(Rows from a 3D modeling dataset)
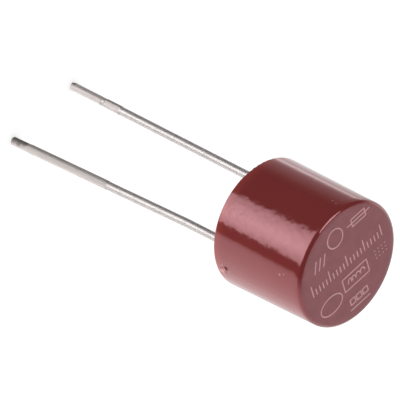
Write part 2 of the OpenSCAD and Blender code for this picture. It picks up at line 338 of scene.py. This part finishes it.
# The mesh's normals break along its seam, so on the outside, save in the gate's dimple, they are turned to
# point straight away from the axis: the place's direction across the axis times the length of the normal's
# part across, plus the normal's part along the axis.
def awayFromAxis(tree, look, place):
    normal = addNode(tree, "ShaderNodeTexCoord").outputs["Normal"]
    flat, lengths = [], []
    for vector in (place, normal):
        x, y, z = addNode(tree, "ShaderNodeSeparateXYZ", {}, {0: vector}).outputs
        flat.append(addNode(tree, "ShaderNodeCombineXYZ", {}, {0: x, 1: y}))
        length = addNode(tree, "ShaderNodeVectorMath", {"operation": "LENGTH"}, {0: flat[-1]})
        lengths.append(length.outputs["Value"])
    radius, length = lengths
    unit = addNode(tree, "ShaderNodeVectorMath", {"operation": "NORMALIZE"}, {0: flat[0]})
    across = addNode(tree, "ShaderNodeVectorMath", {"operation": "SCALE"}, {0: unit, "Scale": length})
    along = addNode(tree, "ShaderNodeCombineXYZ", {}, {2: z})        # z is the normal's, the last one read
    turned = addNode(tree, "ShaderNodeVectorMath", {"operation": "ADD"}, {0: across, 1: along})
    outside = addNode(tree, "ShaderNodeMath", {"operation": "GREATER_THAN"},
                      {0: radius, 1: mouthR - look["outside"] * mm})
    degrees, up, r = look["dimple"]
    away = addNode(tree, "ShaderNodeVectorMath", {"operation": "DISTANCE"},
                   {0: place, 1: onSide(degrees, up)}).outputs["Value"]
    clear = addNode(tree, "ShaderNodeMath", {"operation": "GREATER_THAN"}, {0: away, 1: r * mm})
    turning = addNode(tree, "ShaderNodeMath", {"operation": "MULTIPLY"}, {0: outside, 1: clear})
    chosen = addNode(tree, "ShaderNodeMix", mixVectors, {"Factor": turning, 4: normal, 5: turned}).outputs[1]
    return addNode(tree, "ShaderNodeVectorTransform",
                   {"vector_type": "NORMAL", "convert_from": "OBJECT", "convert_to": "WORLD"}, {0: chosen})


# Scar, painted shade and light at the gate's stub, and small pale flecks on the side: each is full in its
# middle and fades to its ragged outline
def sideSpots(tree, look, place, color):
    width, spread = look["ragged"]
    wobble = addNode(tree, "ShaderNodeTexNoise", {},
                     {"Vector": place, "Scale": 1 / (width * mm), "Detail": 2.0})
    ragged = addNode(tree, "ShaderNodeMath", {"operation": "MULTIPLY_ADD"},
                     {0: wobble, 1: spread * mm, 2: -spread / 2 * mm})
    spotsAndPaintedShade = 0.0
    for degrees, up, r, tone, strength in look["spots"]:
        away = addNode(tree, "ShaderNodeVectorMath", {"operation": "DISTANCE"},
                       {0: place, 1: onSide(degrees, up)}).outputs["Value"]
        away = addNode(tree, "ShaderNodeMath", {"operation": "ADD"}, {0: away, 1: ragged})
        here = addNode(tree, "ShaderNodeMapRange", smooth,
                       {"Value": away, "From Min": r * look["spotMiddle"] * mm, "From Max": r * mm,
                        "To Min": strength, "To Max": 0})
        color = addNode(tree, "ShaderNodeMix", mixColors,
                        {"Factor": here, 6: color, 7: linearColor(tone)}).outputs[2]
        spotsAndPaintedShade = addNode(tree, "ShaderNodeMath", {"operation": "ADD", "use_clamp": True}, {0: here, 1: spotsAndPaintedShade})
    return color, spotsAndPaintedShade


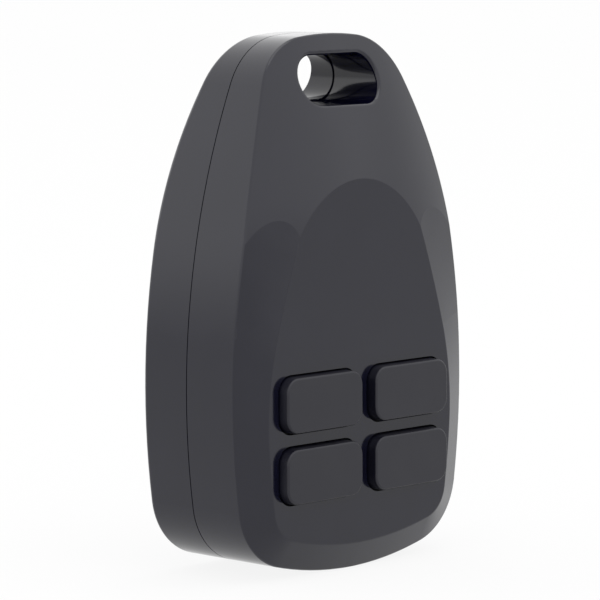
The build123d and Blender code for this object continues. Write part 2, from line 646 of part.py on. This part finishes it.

WORK TO COMPLETE.
Each entry above is to be set down again in exactly the same words.

TASK OUTPUT.
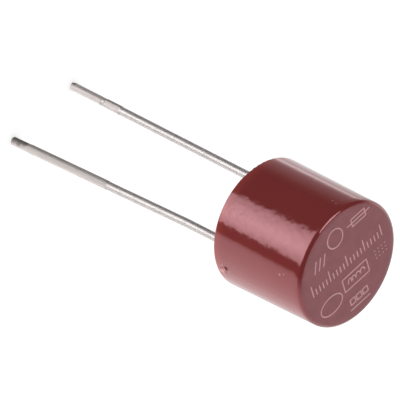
Write part 2 of the OpenSCAD and Blender code for this picture. It picks up at line 338 of scene.py. This part finishes it.
# The mesh's normals break along its seam, so on the outside, save in the gate's dimple, they are turned to
# point straight away from the axis: the place's direction across the axis times the length of the normal's
# part across, plus the normal's part along the axis.
def awayFromAxis(tree, look, place):
    normal = addNode(tree, "ShaderNodeTexCoord").outputs["Normal"]
    flat, lengths = [], []
    for vector in (place, normal):
        x, y, z = addNode(tree, "ShaderNodeSeparateXYZ", {}, {0: vector}).outputs
        flat.append(addNode(tree, "ShaderNodeCombineXYZ", {}, {0: x, 1: y}))
        length = addNode(tree, "ShaderNodeVectorMath", {"operation": "LENGTH"}, {0: flat[-1]})
        lengths.append(length.outputs["Value"])
    radius, length = lengths
    unit = addNode(tree, "ShaderNodeVectorMath", {"operation": "NORMALIZE"}, {0: flat[0]})
    across = addNode(tree, "ShaderNodeVectorMath", {"operation": "SCALE"}, {0: unit, "Scale": length})
    along = addNode(tree, "ShaderNodeCombineXYZ", {}, {2: z})        # z is the normal's, the last one read
    turned = addNode(tree, "ShaderNodeVectorMath", {"operation": "ADD"}, {0: across, 1: along})
    outside = addNode(tree, "ShaderNodeMath", {"operation": "GREATER_THAN"},
                      {0: radius, 1: mouthR - look["outside"] * mm})
    degrees, up, r = look["dimple"]
    away = addNode(tree, "ShaderNodeVectorMath", {"operation": "DISTANCE"},
                   {0: place, 1: onSide(degrees, up)}).outputs["Value"]
    clear = addNode(tree, "ShaderNodeMath", {"operation": "GREATER_THAN"}, {0: away, 1: r * mm})
    turning = addNode(tree, "ShaderNodeMath", {"operation": "MULTIPLY"}, {0: outside, 1: clear})
    chosen = addNode(tree, "ShaderNodeMix", mixVectors, {"Factor": turning, 4: normal, 5: turned}).outputs[1]
    return addNode(tree, "ShaderNodeVectorTransform",
                   {"vector_type": "NORMAL", "convert_from": "OBJECT", "convert_to": "WORLD"}, {0: chosen})


# Scar, painted shade and light at the gate's stub, and small pale flecks on the side: each is full in its
# middle and fades to its ragged outline
def sideSpots(tree, look, place, color):
    width, spread = look["ragged"]
    wobble = addNode(tree, "ShaderNodeTexNoise", {},
                     {"Vector": place, "Scale": 1 / (width * mm), "Detail": 2.0})
    ragged = addNode(tree, "ShaderNodeMath", {"operation": "MULTIPLY_ADD"},
                     {0: wobble, 1: spread * mm, 2: -spread / 2 * mm})
    spotsAndPaintedShade = 0.0
    for degrees, up, r, tone, strength in look["spots"]:
        away = addNode(tree, "ShaderNodeVectorMath", {"operation": "DISTANCE"},
                       {0: place, 1: onSide(degrees, up)}).outputs["Value"]
        away = addNode(tree, "ShaderNodeMath", {"operation": "ADD"}, {0: away, 1: ragged})
        here = addNode(tree, "ShaderNodeMapRange", smooth,
                       {"Value": away, "From Min": r * look["spotMiddle"] * mm, "From Max": r * mm,
                        "To Min": strength, "To Max": 0})
        color = addNode(tree, "ShaderNodeMix", mixColors,
                        {"Factor": here, 6: color, 7: linearColor(tone)}).outputs[2]
        spotsAndPaintedShade = addNode(tree, "ShaderNodeMath", {"operation": "ADD", "use_clamp": True}, {0: here, 1: spotsAndPaintedShade})
    return color, spotsAndPaintedShade


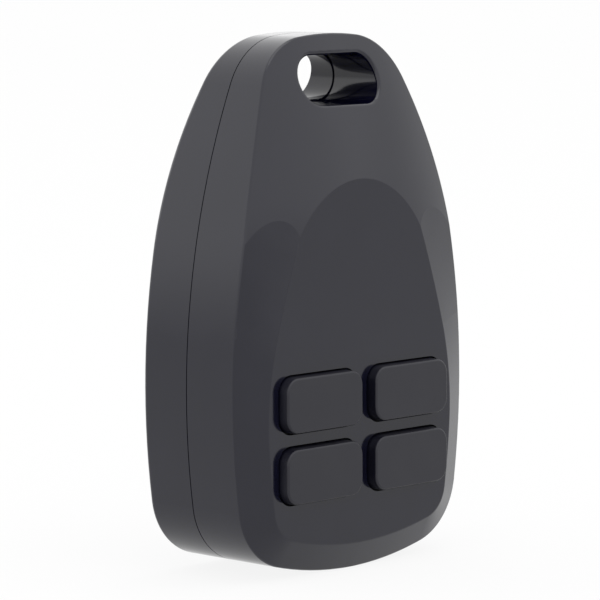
The build123d and Blender code for this object continues. Write part 2, from line 646 of part.py on. This part finishes it.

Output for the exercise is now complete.